Make an exact copy of the lines below.

— Given information —
════

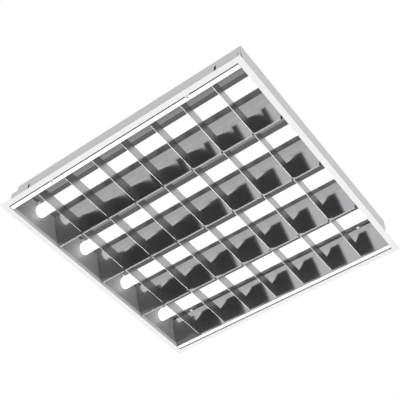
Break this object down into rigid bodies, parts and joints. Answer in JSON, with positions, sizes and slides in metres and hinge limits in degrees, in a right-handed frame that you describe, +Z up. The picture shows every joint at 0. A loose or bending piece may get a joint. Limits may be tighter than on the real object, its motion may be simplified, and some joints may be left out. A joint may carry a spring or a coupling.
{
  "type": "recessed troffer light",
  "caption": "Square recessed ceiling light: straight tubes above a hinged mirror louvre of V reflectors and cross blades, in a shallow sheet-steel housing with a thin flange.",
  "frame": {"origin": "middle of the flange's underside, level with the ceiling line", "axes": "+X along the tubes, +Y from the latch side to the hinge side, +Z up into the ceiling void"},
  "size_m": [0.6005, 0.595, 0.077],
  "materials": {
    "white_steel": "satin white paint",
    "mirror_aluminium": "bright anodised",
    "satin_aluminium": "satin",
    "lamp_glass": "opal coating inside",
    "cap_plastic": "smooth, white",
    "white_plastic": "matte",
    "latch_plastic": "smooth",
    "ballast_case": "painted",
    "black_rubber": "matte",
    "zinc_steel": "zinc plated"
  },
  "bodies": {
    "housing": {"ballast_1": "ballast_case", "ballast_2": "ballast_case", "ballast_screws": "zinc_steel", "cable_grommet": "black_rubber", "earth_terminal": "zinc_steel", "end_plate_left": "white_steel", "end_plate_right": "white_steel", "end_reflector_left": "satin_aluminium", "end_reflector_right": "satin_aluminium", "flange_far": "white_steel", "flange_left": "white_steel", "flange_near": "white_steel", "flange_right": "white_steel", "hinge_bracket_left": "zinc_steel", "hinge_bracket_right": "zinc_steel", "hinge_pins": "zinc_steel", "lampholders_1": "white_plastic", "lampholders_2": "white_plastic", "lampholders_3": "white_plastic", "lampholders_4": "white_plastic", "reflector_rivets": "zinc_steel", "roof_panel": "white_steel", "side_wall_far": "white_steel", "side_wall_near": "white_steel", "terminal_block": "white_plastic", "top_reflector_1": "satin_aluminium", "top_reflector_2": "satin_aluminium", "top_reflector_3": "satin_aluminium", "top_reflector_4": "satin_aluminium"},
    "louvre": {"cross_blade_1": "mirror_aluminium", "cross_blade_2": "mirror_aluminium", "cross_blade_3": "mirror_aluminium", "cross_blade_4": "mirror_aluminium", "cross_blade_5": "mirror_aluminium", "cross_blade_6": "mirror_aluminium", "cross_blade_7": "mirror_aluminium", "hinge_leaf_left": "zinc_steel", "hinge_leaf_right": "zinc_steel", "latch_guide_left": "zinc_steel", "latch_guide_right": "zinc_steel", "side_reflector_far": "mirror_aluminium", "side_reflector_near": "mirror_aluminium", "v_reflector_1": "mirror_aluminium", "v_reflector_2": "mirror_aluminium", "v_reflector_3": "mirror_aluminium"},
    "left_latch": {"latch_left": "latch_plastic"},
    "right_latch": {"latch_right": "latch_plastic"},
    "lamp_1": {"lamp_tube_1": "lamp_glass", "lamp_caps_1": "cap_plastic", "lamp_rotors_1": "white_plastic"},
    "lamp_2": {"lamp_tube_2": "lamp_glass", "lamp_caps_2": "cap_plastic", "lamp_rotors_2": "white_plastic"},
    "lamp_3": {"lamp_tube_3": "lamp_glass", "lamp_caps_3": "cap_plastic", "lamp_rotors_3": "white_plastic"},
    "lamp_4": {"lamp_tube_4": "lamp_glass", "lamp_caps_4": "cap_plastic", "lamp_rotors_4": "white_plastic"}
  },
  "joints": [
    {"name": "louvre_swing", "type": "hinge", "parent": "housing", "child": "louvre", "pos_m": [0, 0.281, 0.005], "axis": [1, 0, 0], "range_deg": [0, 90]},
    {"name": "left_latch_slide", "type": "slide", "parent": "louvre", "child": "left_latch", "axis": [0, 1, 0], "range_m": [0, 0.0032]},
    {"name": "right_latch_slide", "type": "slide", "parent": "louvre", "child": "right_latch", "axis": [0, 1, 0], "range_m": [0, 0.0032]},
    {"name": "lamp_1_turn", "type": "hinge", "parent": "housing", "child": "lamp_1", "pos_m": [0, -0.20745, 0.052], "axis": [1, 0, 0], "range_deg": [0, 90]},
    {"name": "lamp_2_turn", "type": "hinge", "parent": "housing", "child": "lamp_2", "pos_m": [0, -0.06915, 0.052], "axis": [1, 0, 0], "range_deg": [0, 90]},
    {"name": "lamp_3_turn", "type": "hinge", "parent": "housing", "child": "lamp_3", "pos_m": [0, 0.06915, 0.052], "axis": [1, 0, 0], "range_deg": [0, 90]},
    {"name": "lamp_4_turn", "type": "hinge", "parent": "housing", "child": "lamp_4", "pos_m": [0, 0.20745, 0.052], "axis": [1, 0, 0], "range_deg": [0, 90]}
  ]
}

════

— Expected answer —
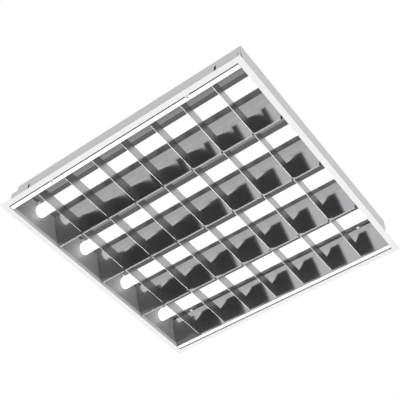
Break this object down into rigid bodies, parts and joints. Answer in JSON, with positions, sizes and slides in metres and hinge limits in degrees, in a right-handed frame that you describe, +Z up. The picture shows every joint at 0. A loose or bending piece may get a joint. Limits may be tighter than on the real object, its motion may be simplified, and some joints may be left out. A joint may carry a spring or a coupling.
{
  "type": "recessed troffer light",
  "caption": "Square recessed ceiling light: straight tubes above a hinged mirror louvre of V reflectors and cross blades, in a shallow sheet-steel housing with a thin flange.",
  "frame": {"origin": "middle of the flange's underside, level with the ceiling line", "axes": "+X along the tubes, +Y from the latch side to the hinge side, +Z up into the ceiling void"},
  "size_m": [0.6005, 0.595, 0.077],
  "materials": {
    "white_steel": "satin white paint",
    "mirror_aluminium": "bright anodised",
    "satin_aluminium": "satin",
    "lamp_glass": "opal coating inside",
    "cap_plastic": "smooth, white",
    "white_plastic": "matte",
    "latch_plastic": "smooth",
    "ballast_case": "painted",
    "black_rubber": "matte",
    "zinc_steel": "zinc plated"
  },
  "bodies": {
    "housing": {"ballast_1": "ballast_case", "ballast_2": "ballast_case", "ballast_screws": "zinc_steel", "cable_grommet": "black_rubber", "earth_terminal": "zinc_steel", "end_plate_left": "white_steel", "end_plate_right": "white_steel", "end_reflector_left": "satin_aluminium", "end_reflector_right": "satin_aluminium", "flange_far": "white_steel", "flange_left": "white_steel", "flange_near": "white_steel", "flange_right": "white_steel", "hinge_bracket_left": "zinc_steel", "hinge_bracket_right": "zinc_steel", "hinge_pins": "zinc_steel", "lampholders_1": "white_plastic", "lampholders_2": "white_plastic", "lampholders_3": "white_plastic", "lampholders_4": "white_plastic", "reflector_rivets": "zinc_steel", "roof_panel": "white_steel", "side_wall_far": "white_steel", "side_wall_near": "white_steel", "terminal_block": "white_plastic", "top_reflector_1": "satin_aluminium", "top_reflector_2": "satin_aluminium", "top_reflector_3": "satin_aluminium", "top_reflector_4": "satin_aluminium"},
    "louvre": {"cross_blade_1": "mirror_aluminium", "cross_blade_2": "mirror_aluminium", "cross_blade_3": "mirror_aluminium", "cross_blade_4": "mirror_aluminium", "cross_blade_5": "mirror_aluminium", "cross_blade_6": "mirror_aluminium", "cross_blade_7": "mirror_aluminium", "hinge_leaf_left": "zinc_steel", "hinge_leaf_right": "zinc_steel", "latch_guide_left": "zinc_steel", "latch_guide_right": "zinc_steel", "side_reflector_far": "mirror_aluminium", "side_reflector_near": "mirror_aluminium", "v_reflector_1": "mirror_aluminium", "v_reflector_2": "mirror_aluminium", "v_reflector_3": "mirror_aluminium"},
    "left_latch": {"latch_left": "latch_plastic"},
    "right_latch": {"latch_right": "latch_plastic"},
    "lamp_1": {"lamp_tube_1": "lamp_glass", "lamp_caps_1": "cap_plastic", "lamp_rotors_1": "white_plastic"},
    "lamp_2": {"lamp_tube_2": "lamp_glass", "lamp_caps_2": "cap_plastic", "lamp_rotors_2": "white_plastic"},
    "lamp_3": {"lamp_tube_3": "lamp_glass", "lamp_caps_3": "cap_plastic", "lamp_rotors_3": "white_plastic"},
    "lamp_4": {"lamp_tube_4": "lamp_glass", "lamp_caps_4": "cap_plastic", "lamp_rotors_4": "white_plastic"}
  },
  "joints": [
    {"name": "louvre_swing", "type": "hinge", "parent": "housing", "child": "louvre", "pos_m": [0, 0.281, 0.005], "axis": [1, 0, 0], "range_deg": [0, 90]},
    {"name": "left_latch_slide", "type": "slide", "parent": "louvre", "child": "left_latch", "axis": [0, 1, 0], "range_m": [0, 0.0032]},
    {"name": "right_latch_slide", "type": "slide", "parent": "louvre", "child": "right_latch", "axis": [0, 1, 0], "range_m": [0, 0.0032]},
    {"name": "lamp_1_turn", "type": "hinge", "parent": "housing", "child": "lamp_1", "pos_m": [0, -0.20745, 0.052], "axis": [1, 0, 0], "range_deg": [0, 90]},
    {"name": "lamp_2_turn", "type": "hinge", "parent": "housing", "child": "lamp_2", "pos_m": [0, -0.06915, 0.052], "axis": [1, 0, 0], "range_deg": [0, 90]},
    {"name": "lamp_3_turn", "type": "hinge", "parent": "housing", "child": "lamp_3", "pos_m": [0, 0.06915, 0.052], "axis": [1, 0, 0], "range_deg": [0, 90]},
    {"name": "lamp_4_turn", "type": "hinge", "parent": "housing", "child": "lamp_4", "pos_m": [0, 0.20745, 0.052], "axis": [1, 0, 0], "range_deg": [0, 90]}
  ]
}